Dimension of the network and its maximum distance are important to determine NoC cost and performance.

NoC Links are characterized as following:

- Cycle Time of the Link, Tch corresponds to time required to transmit between neighboring nodes.
- 1/Tch is the bandwidth of a 1-bit wire in the NoC link.
- Width of the Link, w is the number of bits that can be concurrently transmitted between two NoC nodes.

Message data *L plus H* header bits (having address destination).

 $T_{ch} \times (L + H)/w$  will be the time required to transmit a message between two adjacent nodes.

# **NoC Communication**

#### Wormhole Routing based Communication:

When a message packet is received at a node (or router), it is buffered only long enough to decode its header to determine the destination.

- As soon as the basic routing information is determined, the message is retransmitted to destination node.
- The amount of buffering required at intermediate nodes is significantly reduced.

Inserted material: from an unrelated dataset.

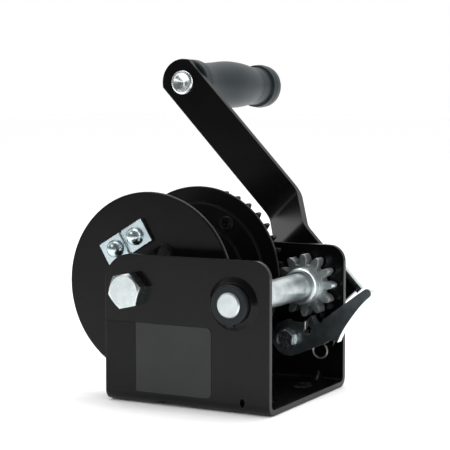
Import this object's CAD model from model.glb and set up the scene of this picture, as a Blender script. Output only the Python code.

The overall time of transmission between two given nodes:

$$T_{wormhole} = T_{ch} \times (d * h + L/w)$$

where h = [H/w]

d is the # of hops between source & destination nodes.

### **NoC Communication Example-1**

Consider a wormhole routing based communication in a 2D  $4 \times 4$ NoC. Determine the average number of clock cycles needed to transmit 256-bits of data among various nodes of the NoC where the width of NoC link is 16, and the header size is 64-bits.

### **NoC Communication Example-2**

Consider a wormhole routing (based) communication in a 2D  $4 \times 4$ Torus NoC. Determine the minimum number of clock cycles required to transmit 1K-bits of data from source node (1,1) to destination node (3,4) where the width of NoC link is 32, and the header size is 32 bits.